A Central Processing Unit (CPU) is the hardware component in a computer system that executes machine instructions and coordinates arithmetic, logic, control, and data movement operations for programs and operating systems.

Expanded Explanation

1. Technical Function and Core Characteristics

The CPU executes instructions defined by an instruction set architecture through fetch, decode and execute cycles. It typically contains arithmetic logic units, control logic, registers, and one or more levels of cache memory to process data and instructions.

Many central processing units implement pipelining, out-of-order execution, and multiple cores to increase instruction throughput within a given clock frequency and power envelope. They operate in conjunction with memory subsystems, I/O controllers, and firmware to implement privileged and user execution modes, interrupts, and context switching.

2. Enterprise Usage and Architectural Context

In enterprise environments, the CPU provides general-purpose compute for servers, workstations, storage controllers, and network appliances that host operating systems, databases, middleware, and application workloads. Its architecture and performance characteristics constrain throughput, latency, virtualization density, and energy consumption.

Enterprise architectures use central processing units together with memory, accelerators, and interconnects within single servers and across clusters.
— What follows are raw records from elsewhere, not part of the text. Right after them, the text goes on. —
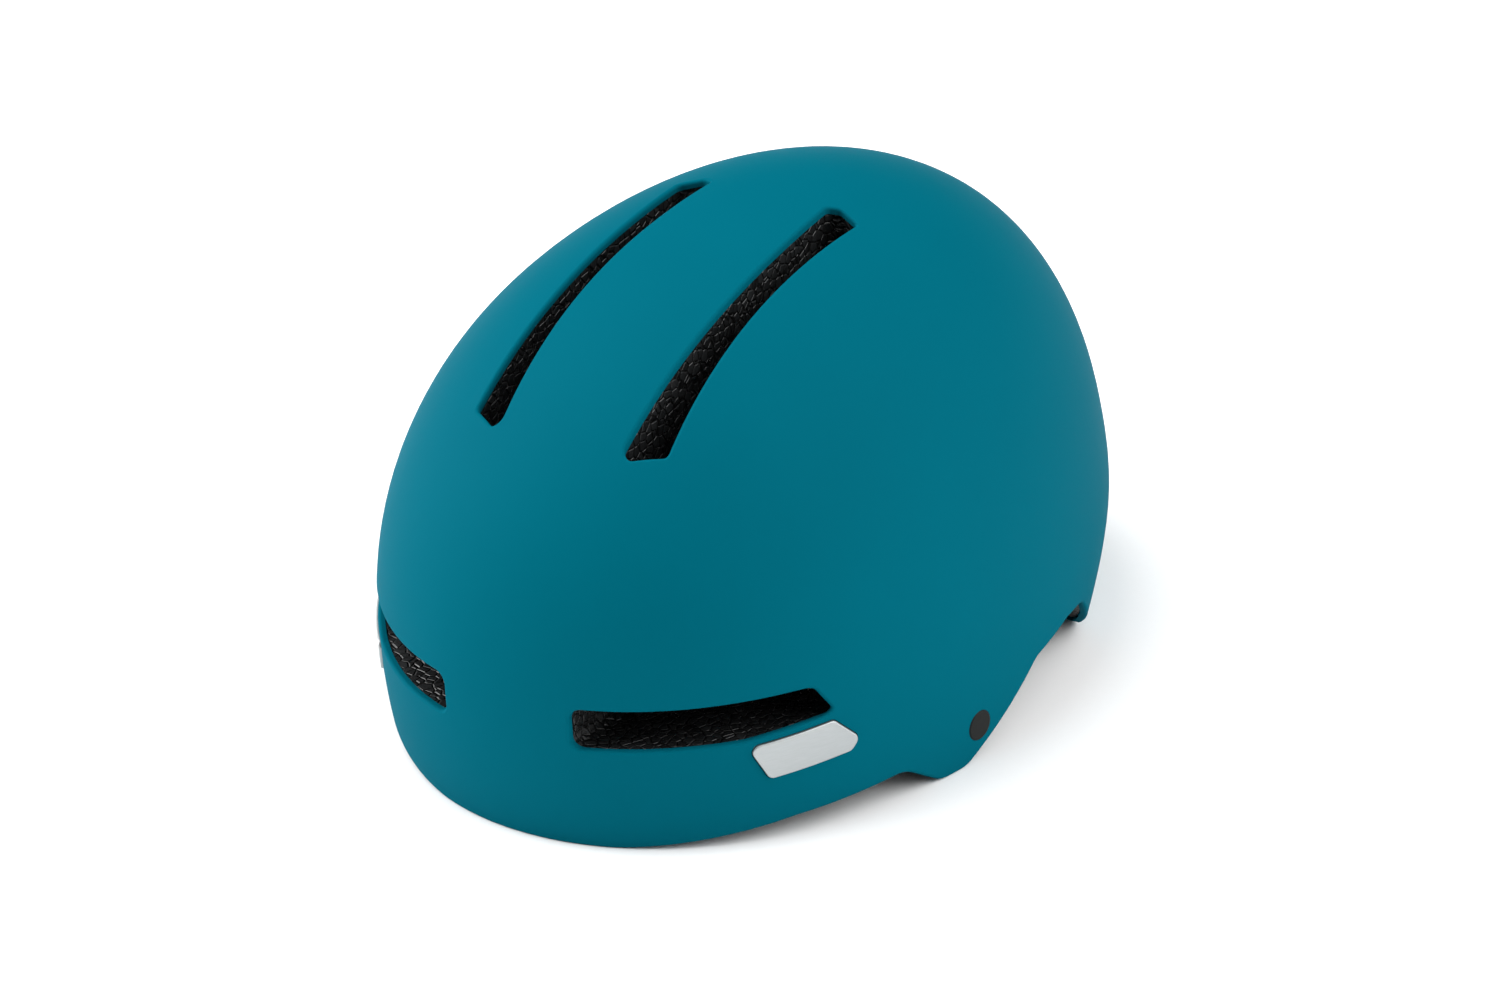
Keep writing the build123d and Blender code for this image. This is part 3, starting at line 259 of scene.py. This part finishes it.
# %% Moulded black plastic
TOOL_GRAIN = 0.28 * MM
nylon, tree, shader = start_finish("spark_grained_nylon")
place = add_node(tree, "ShaderNodeTexCoord")
grain = add_node(tree, "ShaderNodeTexNoise", None, Vector=place.outputs["Object"], Scale=1 / TOOL_GRAIN, Detail=2.0)
shades = add_node(tree, "ShaderNodeMix", {"data_type": "RGBA"}, _0=grain.outputs["Fac"],
                  _6=linear("040606"), _7=linear("0A0D0C"))
tree.links.new(shades.outputs[2], shader.inputs["Base Color"])
gloss = add_node(tree, "ShaderNodeMapRange", None, Value=grain.outputs["Fac"], To_Min=0.42, To_Max=0.58)
tree.links.new(gloss.outputs["Result"], shader.inputs["Roughness"])
dents = add_node(tree, "ShaderNodeBump", None, Height=grain.outputs["Fac"], Distance=0.03 * MM, Strength=0.5)
tree.links.new(dents.outputs["Normal"], shader.inputs["Normal"])
shader.inputs["Specular IOR Level"].default_value = 0.16
moulded = [name for name, cad in nodes.items()
           if "plastic_black" in (row.name for row in cad.data.materials if row)]
paint(moulded, nylon)
print("finish", nylon.name)

# %% [markdown]
# The dial's grip and the strap keeper are soft moulded rubber, duller than the
# nylon and slightly dusty. Rubber has no crisp highlight, so its roughness is
# high and its colour is lifted a little.

# %% Soft rubber
DUST = 1.5 * MM
rubber, tree, shader = start_finish("moulded_rubber")
place = add_node(tree, "ShaderNodeTexCoord")
dust = add_node(tree, "ShaderNodeTexNoise", None, Vector=place.outputs["Object"], Scale=1 / DUST, Detail=4.0)
shades = add_node(tree, "ShaderNodeMix", {"data_type": "RGBA"}, _0=dust.outputs["Fac"],
                  _6=linear("1C1C1D"), _7=linear("2E2E30"))
tree.links.new(shades.outputs[2], shader.inputs["Base Color"])
gloss = add_node(tree, "ShaderNodeMapRange", None, Value=dust.outputs["Fac"], To_Min=0.66, To_Max=0.82)
tree.links.new(gloss.outputs["Result"], shader.inputs["Roughness"])
dents = add_node(tree, "ShaderNodeBump", None, Height=dust.outputs["Fac"], Distance=0.04 * MM, Strength=0.4)
tree.links.new(dents.outputs["Normal"], shader.inputs["Normal"])
paint(["dial_grip", "strap_ring"], rubber)
print("finish", rubber.name)

# %% [markdown]
# The click spring and the screw are spring steel: a metal, so its colour is in
# its reflection, with fine rolling lines along one direction.

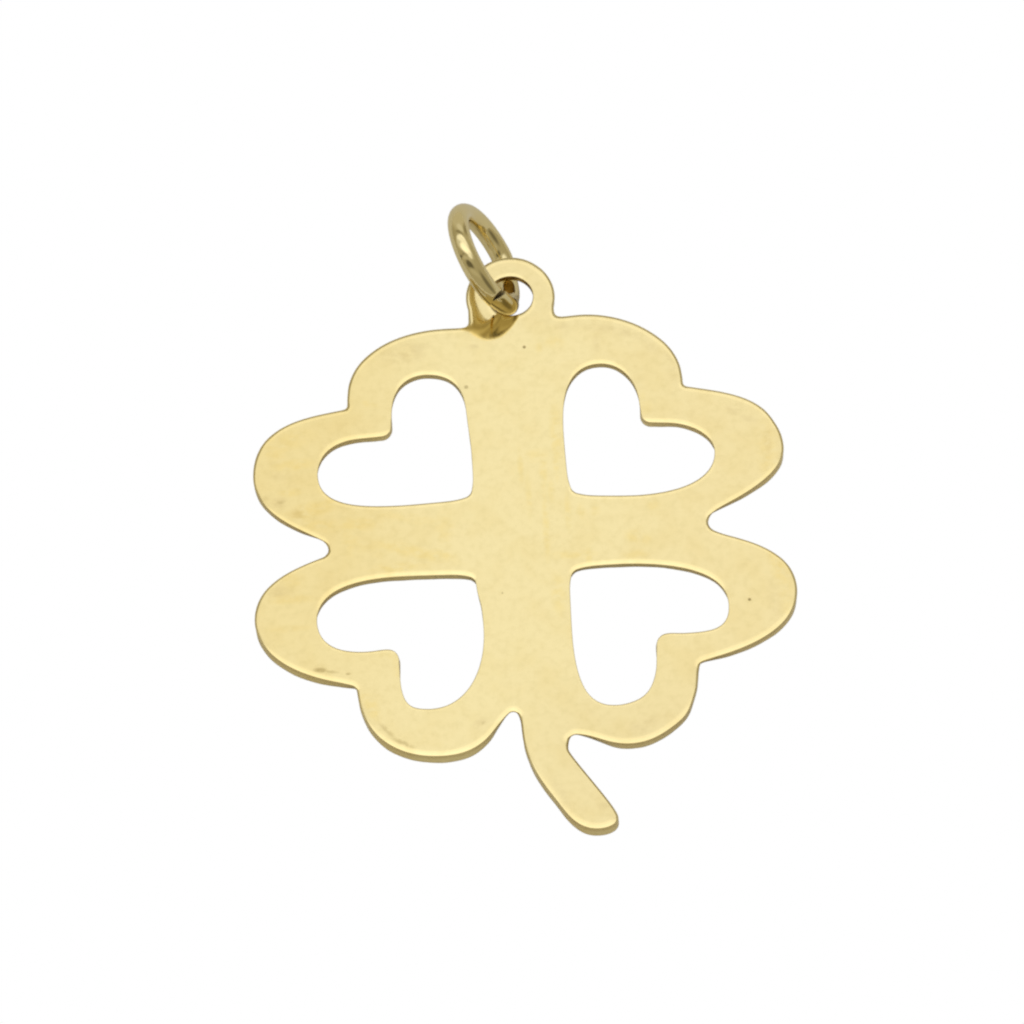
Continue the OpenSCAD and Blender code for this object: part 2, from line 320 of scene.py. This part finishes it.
def make_clover(sheet):
    """The sheet with rolled edges on every outline and two flat faces."""
    bm = bmesh.new()
    first_rows, last_rows = [], []
    for index, outline in enumerate(sheet.loops):
        kind = "outline" if index == 0 else "hole" if index == sheet.hole else "opening"
        loop = smooth_loop(outline)
        into = inward(loop)
        rings = []
        for inset, drop in edge_rows(loop, into, kind, sheet.thick):
            flat = loop + inset[:, None] * into
            ring = sheet.place(flat[:, 0], flat[:, 1], -drop)
            rings.append([bm.verts.new(p) for p in ring])
        for upper, lower in zip(rings, rings[1:]):
            for i, a in enumerate(upper):
                j = (i + 1) % len(upper)
                bm.faces.new((a, lower[i], lower[j], upper[j]))
        first_rows.append(rings[0])
        last_rows.append(rings[-1])
    for side in (first_rows, last_rows):
        edges = [bm.edges.get((a, b)) for ring in side for a, b in zip(ring, ring[1:] + ring[:1])]
        bmesh.ops.triangle_fill(bm, use_beauty=True, edges=edges)
    bmesh.ops.recalc_face_normals(bm, faces=bm.faces)
    return add_object("clover", bm)


# The jump ring. Turns are counted from its lowest point. The snipped ends slant
# back on their upper near side, miss each other a little, and leave a groove
# that is open on the near side and shut on the far one.
AROUND = 240                 # steps round the ring
SECTION = 48                 # steps round the wire
END_R = 0.020 * MM           # rounding of the wire's snipped ends
END_SHIFT = 0.07 * MM        # sideways step between the two ends
LAP = 0.10 * MM              # and their overlap on the far side
LAP_TURN = math.radians(301)  # which lies this way in the wire's section
SLANT = 0.95                 # slope of the snipped ends
SLANT_REACH = math.radians(42)           # turn round the ring over which it fades
NEAR = math.radians(27)      # the slant's direction in the wire's section
GROOVE = 0.27 * MM           # greatest width of the groove
GROOVE_TURN = NEAR + math.radians(58)    # its direction in the wire's section
GROOVE_LEAST = 0.13          # share of its width a quarter turn from there
GROOVE_FLOOR = 0.80          # share of the wire that meets across the cut
END_STEPS = 4                # steps of an end's rounding
ON_END = 0.9                 # least cosine between a cut face and the way round the ring
# Bends past the cut: the turns where each starts, is full, wanes and ends
BULGE = 0.06 * MM            # outwards
BULGE_WAYS = [math.radians(a) for a in (2, 24, 32, 60)]
BEND = 0.15 * MM             # inwards and as much sideways
BEND_WAYS = [math.radians(a) for a in (24, 50, 85, 125)]


class Ring:
    """The jump ring's axis, centre, sizes and cut, read from its node."""

    def __init__(self):
        mount = next(m for m in frame["record"]["mounts"] if m["name"] == "ring_loop")
        self.centre, self.axis = np.array(mount["pos_m"]), np.array(mount["axis"])
        self.axis /= np.linalg.norm(self.axis)
        self.down = np.cross(np.cross(self.axis, [0, 0, -1]), self.axis)
        self.down /= np.linalg.norm(self.down)
        self.level = np.cross(self.axis, self.down)
        points, faces, normals, _ = mesh_arrays("jump_ring")
        own = (points - self.centre) @ np.array([self.down, self.level, self.axis]).T
        reach = np.hypot(own[:, 0], own[:, 1])
        self.radius = (reach.max() + reach.min()) / 2
        self.wire_r = np.ptp(reach) / 2
        middles = np.array([own[list(face)].mean(0) for face in faces])
        turns = np.arctan2(middles[:, 1], middles[:, 0])
        ahead = np.outer(np.cos(turns), self.level) - np.outer(np.sin(turns), self.down)
        on_end = np.abs((normals * ahead).sum(1)) > ON_END
        self.cut = np.angle(np.exp(1j * turns[on_end]).sum()) % (2 * math.pi)

    def rays(self, turns):
        """Unit arrows from the ring's centre at these turns."""
        return np.cos(turns)[..., None] * self.down + np.sin(turns)[..., None] * self.level


def bent(way, ways):
    """How far a bend has come at each turn, from 0 up to 1 and back."""
    return smooth_step(way, ways[0], ways[1]) * (1 - smooth_step(way, ways[2], ways[3]))


def end_blend(distance):
    """How much of the slant a place keeps, by its distance from a snipped end."""
    return 1 - smooth_step(distance, 0, SLANT_REACH)


def make_ring(ring):
    """A round wire bent once round, with two snipped ends that nearly meet."""
    bm = bmesh.new()
    end_turn = END_R / ring.radius
    corner = np.linspace(0, math.pi / 2, END_STEPS + 1)[:-1]
    into_end = end_turn * (1 - np.cos(corner))
    rounded = END_R * (1 - np.sin(corner))
    whole = 2 * math.pi
    middle = np.linspace(end_turn, whole - end_turn, AROUND)
    way = np.concatenate([into_end, middle, whole - into_end[::-1]])
    less = np.concatenate([rounded, np.zeros(AROUND), rounded[::-1]])
    around = np.arange(SECTION) * 2 * math.pi / SECTION

    def section(way, less, apart):
        """Points round the wire, this far round from the cut's far side."""
        near = np.cos(around - NEAR)[None, :]
        opening = GROOVE_LEAST + (1 - GROOVE_LEAST) * np.cos(around - GROOVE_TURN)[None, :]
        part = apart * GROOVE * np.clip(opening, 0, 1) / 2 / ring.radius
        r = ring.wire_r - less
        slant = SLANT * r / ring.radius * near
        start, finish = end_blend(way), end_blend(whole - way)
        lap = LAP / ring.radius * np.clip(np.cos(around - LAP_TURN)[None, :], 0, 1)
        turns = ring.cut + way + (part - slant - lap) * start - (part + slant) * finish
        past = turns - ring.cut
        bend = BEND * bent(past, BEND_WAYS)
        reach = ring.radius + BULGE * bent(past, BULGE_WAYS) - bend + r * np.cos(around)
        sideways = r * np.sin(around) + END_SHIFT * (0.5 - way / whole) - bend
        return ring.centre + reach[..., None] * ring.rays(turns) + sideways[..., None] * ring.axis

    rows = section(way[:, None], less[:, None], 1)
    core = ring.wire_r * (1 - GROOVE_FLOOR)
    ends = section(np.array([[end_turn / 4], [whole - end_turn / 4]]), core, 0)
    rows = np.concatenate([ends[:1], rows, ends[1:]])
    rows[:, :, 2] -= min(rows[:, :, 2].min(), 0)
    rings = [[bm.verts.new(p) for p in row] for row in rows]
    for one, other in zip(rings, rings[1:]):
        groove = one is rings[0] or other is rings[-1]
        for i in range(SECTION):
            j = (i + 1) % SECTION
            face = bm.faces.new((one[i], one[j], other[j], other[i]))
            # Faces on the groove's side take the snipped ends' dark colour, painted shade in the groove
            face.material_index = int(groove and math.cos(around[i] - GROOVE_TURN) > 0)
    bm.faces.new(rings[0]).material_index = 1
    bm.faces.new(rings[-1])
    bmesh.ops.recalc_face_normals(bm, faces=bm.faces)
    return add_object("ring", bm)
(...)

Capacity planning and system design consider core counts, simultaneous multithreading, cache hierarchy, instruction set extensions, and power management features to align with workload profiles and service-level objectives.

3. Related or Adjacent Technologies

The CPU operates alongside graphics processing units, data processing units, and other accelerators that offload specialized workloads such as vector math, packet processing, or cryptography. It also interfaces with memory controllers, storage devices, and network interfaces through standardized buses and interconnects.

Virtualization technologies such as hypervisors and container runtimes rely on CPU features like hardware-assisted virtualization, memory management units, and privilege levels. Security features such as trusted execution environments, secure boot support, and hardware-based isolation often integrate directly into CPU designs.

4. Business and Operational Significance

The CPU affects enterprise Total Cost of Ownership (TCO) through its impact on server consolidation ratios, software licensing tied to cores or sockets, and power and cooling requirements in data centers. Its capabilities influence which workloads organizations deploy on premises versus in cloud environments.

Procurement, capacity management, and resilience planning use CPU metrics such as core count, clock speed, instructions per cycle, and Thermal Design Power (TDP) to evaluate hardware refresh cycles and platform standardization. Compliance and security programs also assess CPU security features and documented vulnerabilities within risk management processes.